Ben Nicholson's exhibition at the De La Warr Pavilion proved to me, however, that you could develop a cubist style that reflected both England and the rural periphery. Leading cubists such as Braque, Picasso, Delaunay, Gris and Leger spoke to a different culture, in a different time and place. A life of cafés, clowns, music and furtive cultural exchange. In Nicholson, however, proximity to cosmopolitan life
need not direct the subject. He shows that the patchwork of Cumberland countryside and Cornish coast can be reconciled into a Modernist framework without losing connection to the movement's political intent. In paintings like 1940 (St Ives, Version 2 or 1943-45 (St Ives, Cornwall) (pictured), the café culture seen throughout cubist still life is still there. Yet the cappucino is not the centrepiece. Nicholson looks beyond, to the fishing cottages, moored boats and distant hills from his studio window. Fragmented cups and saucers, a milk jug, coffee or tea pot are foregrounded. But the gaze searches out to life less immediated and movements in the distance, to the geometries inspired by the English coastline.
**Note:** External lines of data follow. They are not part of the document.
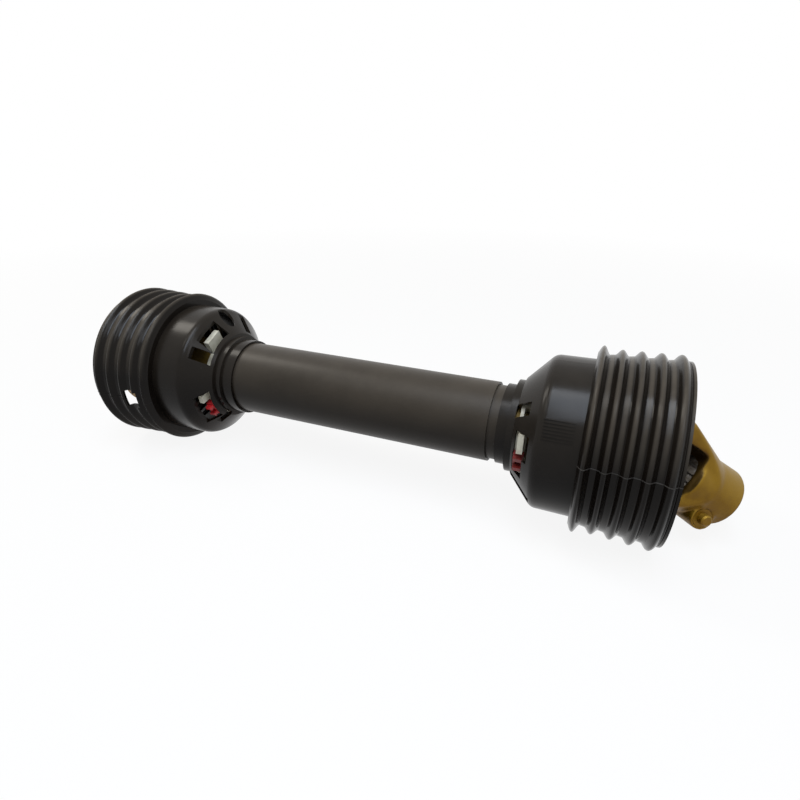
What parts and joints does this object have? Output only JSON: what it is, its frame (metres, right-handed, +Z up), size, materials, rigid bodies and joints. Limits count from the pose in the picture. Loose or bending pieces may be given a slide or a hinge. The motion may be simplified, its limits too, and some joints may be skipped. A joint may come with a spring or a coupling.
{
  "type": "universal joint drive shaft",
  "caption": "Telescoping drive shaft with a cross joint and splined yoke at each end, inside a free-turning plastic guard with ribbed bells.",
  "frame": {"origin": "middle of the shaft on its axis, halfway between the two crosses", "axes": "+X along the shaft towards end b, +Z up, -Y towards the viewer"},
  "size_m": [0.6938, 0.1664, 0.1664],
  "materials": {
    "bell": "satin black, moulded",
    "cone": "satin black, moulded",
    "guard_tube": "smooth black, extruded",
    "nylon": "natural nylon",
    "clip": "red, moulded",
    "yoke_paint": "golden yellow coating on a forging",
    "tube_steel": "drawn steel, oiled",
    "spring_steel": "dark spring steel",
    "cap_steel": "ground steel",
    "cross_steel": "forged and ground steel",
    "zinc": "zinc plated",
    "seal_rubber": "matt black"
  },
  "bodies": {
    "guard_a": {"bell_a": "bell", "cone_a": "cone", "guard_tube_outer": "guard_tube", "bearing_ring_a": "nylon", "lock_clip_a": "clip"},
    "shaft_a": {"inner_yoke_a": "yoke_paint", "profile_tube_outer": "tube_steel", "roll_pin_a": "spring_steel", "inner_caps_a": "cap_steel", "inner_circlips_a": "spring_steel"},
    "spider_a": {"cross_a": "cross_steel", "grease_nipple_a": "zinc", "cross_seals_a": "seal_rubber"},
    "yoke_a": {"end_yoke_a": "yoke_paint", "outer_caps_a": "cap_steel", "outer_circlips_a": "spring_steel", "pin_spring_a": "spring_steel", "pin_cover_a": "yoke_paint"},
    "pin_a": {"push_pin_a": "yoke_paint"},
    "guard_b": {"bell_b": "bell", "cone_b": "cone", "guard_tube_inner": "guard_tube", "bearing_ring_b": "nylon", "lock_clip_b": "clip"},
    "shaft_b": {"inner_yoke_b": "yoke_paint", "profile_tube_inner": "tube_steel", "roll_pin_b": "spring_steel", "inner_caps_b": "cap_steel", "inner_circlips_b": "spring_steel"},
    "spider_b": {"cross_b": "cross_steel", "grease_nipple_b": "zinc", "cross_seals_b": "seal_rubber"},
    "yoke_b": {"end_yoke_b": "yoke_paint", "outer_caps_b": "cap_steel", "outer_circlips_b": "spring_steel", "pin_spring_b": "spring_steel", "pin_cover_b": "yoke_paint"},
    "pin_b": {"push_pin_b": "yoke_paint"}
  },
  "joints": [
    {"name": "shaft_a_spin", "type": "hinge", "parent": "guard_a", "child": "shaft_a", "pos_m": [0, 0, 0], "axis": [1, 0, 0], "continuous": true},
    {"name": "telescope", "type": "slide", "parent": "shaft_a", "child": "shaft_b", "axis": [1, 0, 0], "range_m": [0, 0.16]},
    {"name": "guard_b_spin", "type": "hinge", "parent": "shaft_b", "child": "guard_b", "pos_m": [0, 0, 0], "axis": [1, 0, 0], "continuous": true},
    {"name": "cross_a_turn", "type": "hinge", "parent": "shaft_a", "child": "spider_a", "pos_m": [-0.261, 0, 0], "axis": [0, -0.8878, 0.4602], "range_deg": [-49.3, 0.7]},
    {"name": "yoke_a_turn", "type": "hinge", "parent": "spider_a", "child": "yoke_a", "pos_m": [-0.261, 0, 0], "axis": [-0.4115, 0.4194, 0.8092], "range_deg": [-3.4, 66.6]},
    {"name": "pin_a_push", "type": "slide", "parent": "yoke_a", "child": "pin_a", "axis": [0.4776, 0.8554, -0.2005], "range_m": [0, 0.0075], "stiffness_N_per_m": 1500, "springref_m": -0.006, "deforming": ["pin_spring_a"]},
    {"name": "cross_b_turn", "type": "hinge", "parent": "shaft_b", "child": "spider_b", "pos_m": [0.261, 0, 0], "axis": [0, -0.8878, 0.4602], "range_deg": [-0.7, 49.3]},
    {"name": "yoke_b_turn", "type": "hinge", "parent": "spider_b", "child": "yoke_b", "pos_m": [0.261, 0, 0], "axis": [0.4115, 0.4194, 0.8092], "range_deg": [-66.6, 3.4]},
    {"name": "pin_b_push", "type": "slide", "parent": "yoke_b", "child": "pin_b", "axis": [-0.4776, 0.8554, -0.2005], "range_m": [0, 0.0075], "stiffness_N_per_m": 1500, "springref_m": -0.006, "deforming": ["pin_spring_b"]}
  ]
}
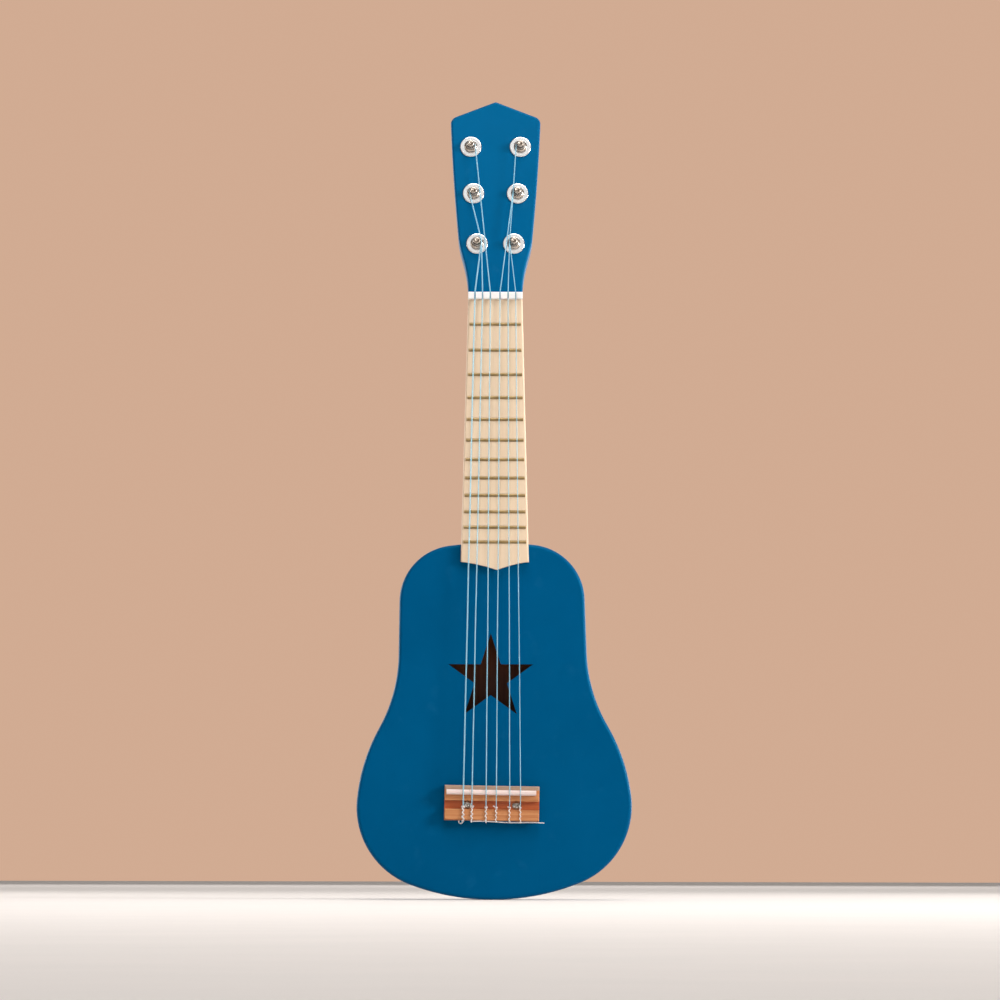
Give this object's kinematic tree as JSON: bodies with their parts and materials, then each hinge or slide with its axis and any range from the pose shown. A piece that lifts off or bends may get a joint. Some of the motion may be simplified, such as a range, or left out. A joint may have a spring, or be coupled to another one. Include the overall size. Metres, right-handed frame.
{
  "type": "toy guitar",
  "caption": "Small wooden toy guitar with a blue pear-shaped body, a star-shaped sound hole, a pale fretboard and a sloping pegged head.",
  "frame": {"origin": "bottom of the body on its middle line, half way through the whole depth", "axes": "+Z from the tail to the head, -Y out of the face that carries the strings, +X to the right of somebody looking at the strings"},
  "size_m": [0.1816, 0.061, 0.538],
  "materials": {
    "blue_paint": "satin paint",
    "bare_wood": "unfinished",
    "pale_board": "matt lacquer",
    "bridge_wood": "matt lacquer",
    "fret_brass": "brushed",
    "white_plastic": "satin",
    "knob_plastic": "gloss",
    "tuner_chrome": "polished",
    "screw_steel": "satin",
    "nylon_string": "clear nylon"
  },
  "bodies": {
    "guitar": {"top_plate": "blue_paint", "back_plate": "blue_paint", "side_left": "blue_paint", "side_right": "blue_paint", "neck_block": "bare_wood", "tail_block": "bare_wood", "top_brace_upper": "bare_wood", "top_brace_lower": "bare_wood", "back_brace_upper": "bare_wood", "back_brace_lower": "bare_wood", "bridge_patch": "bare_wood", "neck": "blue_paint", "fretboard": "pale_board", "frets": "fret_brass", "nut": "white_plastic", "bridge": "bridge_wood", "saddle": "white_plastic", "bridge_screws": "screw_steel", "neck_screws": "screw_steel", "tuner_washers": "tuner_chrome", "tuner_ferrule_1": "tuner_chrome", "tuner_ferrule_2": "tuner_chrome", "tuner_ferrule_3": "tuner_chrome", "tuner_ferrule_4": "tuner_chrome", "tuner_ferrule_5": "tuner_chrome", "tuner_ferrule_6": "tuner_chrome", "string_1": "nylon_string", "string_2": "nylon_string", "string_3": "nylon_string", "string_4": "nylon_string", "string_5": "nylon_string", "string_6": "nylon_string"},
    "tuner_1": {"tuner_post_1": "tuner_chrome", "string_winding_1": "nylon_string", "tuner_knob_1": "knob_plastic", "tuner_knob_screw_1": "screw_steel"},
    "tuner_2": {"tuner_post_2": "tuner_chrome", "string_winding_2": "nylon_string", "tuner_knob_2": "knob_plastic", "tuner_knob_screw_2": "screw_steel"},
    "tuner_3": {"tuner_post_3": "tuner_chrome", "string_winding_3": "nylon_string", "tuner_knob_3": "knob_plastic", "tuner_knob_screw_3": "screw_steel"},
    "tuner_4": {"tuner_post_4": "tuner_chrome", "string_winding_4": "nylon_string", "tuner_knob_4": "knob_plastic", "tuner_knob_screw_4": "screw_steel"},
    "tuner_5": {"tuner_post_5": "tuner_chrome", "string_winding_5": "nylon_string", "tuner_knob_5": "knob_plastic", "tuner_knob_screw_5": "screw_steel"},
    "tuner_6": {"tuner_post_6": "tuner_chrome", "string_winding_6": "nylon_string", "tuner_knob_6": "knob_plastic", "tuner_knob_screw_6": "screw_steel"}
  },
  "joints": [
    {"name": "tuner_1_turn", "type": "hinge", "parent": "guitar", "child": "tuner_1", "pos_m": [0.0123, -0.01218, 0.43723], "axis": [0, -0.9781, 0.2079], "continuous": true},
    {"name": "tuner_2_turn", "type": "hinge", "parent": "guitar", "child": "tuner_2", "pos_m": [0.0148, -0.00466, 0.47264], "axis": [0, -0.9781, 0.2079], "continuous": true},
    {"name": "tuner_3_turn", "type": "hinge", "parent": "guitar", "child": "tuner_3", "pos_m": [0.0167, 0.00237, 0.5057], "axis": [0, -0.9781, 0.2079], "continuous": true},
    {"name": "tuner_4_turn", "type": "hinge", "parent": "guitar", "child": "tuner_4", "pos_m": [-0.0167, 0.00237, 0.5057], "axis": [0, -0.9781, 0.2079], "continuous": true},
    {"name": "tuner_5_turn", "type": "hinge", "parent": "guitar", "child": "tuner_5", "pos_m": [-0.0148, -0.00466, 0.47264], "axis": [0, -0.9781, 0.2079], "continuous": true},
    {"name": "tuner_6_turn", "type": "hinge", "parent": "guitar", "child": "tuner_6", "pos_m": [-0.0123, -0.01218, 0.43723], "axis": [0, -0.9781, 0.2079], "continuous": true}
  ]
}
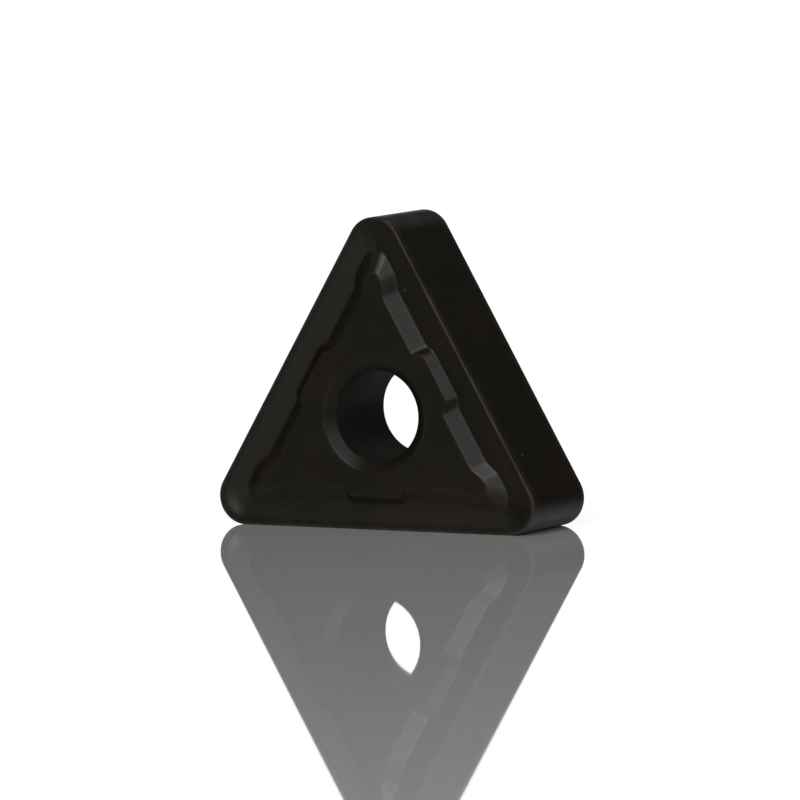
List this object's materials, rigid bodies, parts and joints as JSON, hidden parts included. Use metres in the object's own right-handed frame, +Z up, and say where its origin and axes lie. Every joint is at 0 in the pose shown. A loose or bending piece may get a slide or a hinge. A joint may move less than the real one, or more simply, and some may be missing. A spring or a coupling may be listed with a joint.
{
  "type": "carbide insert",
  "caption": "Triangular negative double-sided turning insert with a chip groove, raised seating island and clamping bore.",
  "frame": {"origin": "middle of the flank that the insert stands on, halfway between its two faces", "axes": "+X along that flank, +Y along the bore away from the front face, +Z up towards the opposite nose"},
  "size_m": [0.0148, 0.005, 0.0131],
  "materials": {
    "coated_carbide": "fine-grained satin black coating over sintered carbide, a little brighter on the honed cutting edges"
  },
  "bodies": {
    "root": {"insert": "coated_carbide"}
  },
  "joints": []
}
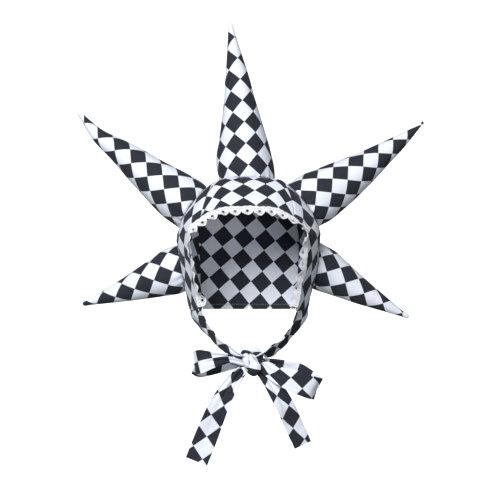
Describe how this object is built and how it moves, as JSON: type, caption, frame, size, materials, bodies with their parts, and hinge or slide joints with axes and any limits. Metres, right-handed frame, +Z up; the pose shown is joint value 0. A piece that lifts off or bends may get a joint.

Lighthouses (which were originally styled on the trunk of an English oak tree) and fully-rigged fishing boats heading out from the harbour for a day's catch provide comforting and familiar shapes whose colours leap from the rolling hills that surround.

Nicholson's lesson seems to be that an aesthetic can be directed by careful observation and commitment to technique. He suggests it is possible to find our own style and make it politically relevant in enclaves far away from the seductive speed of the modern city. For someone who has just moved to Bexhill this is an encouraging proposition.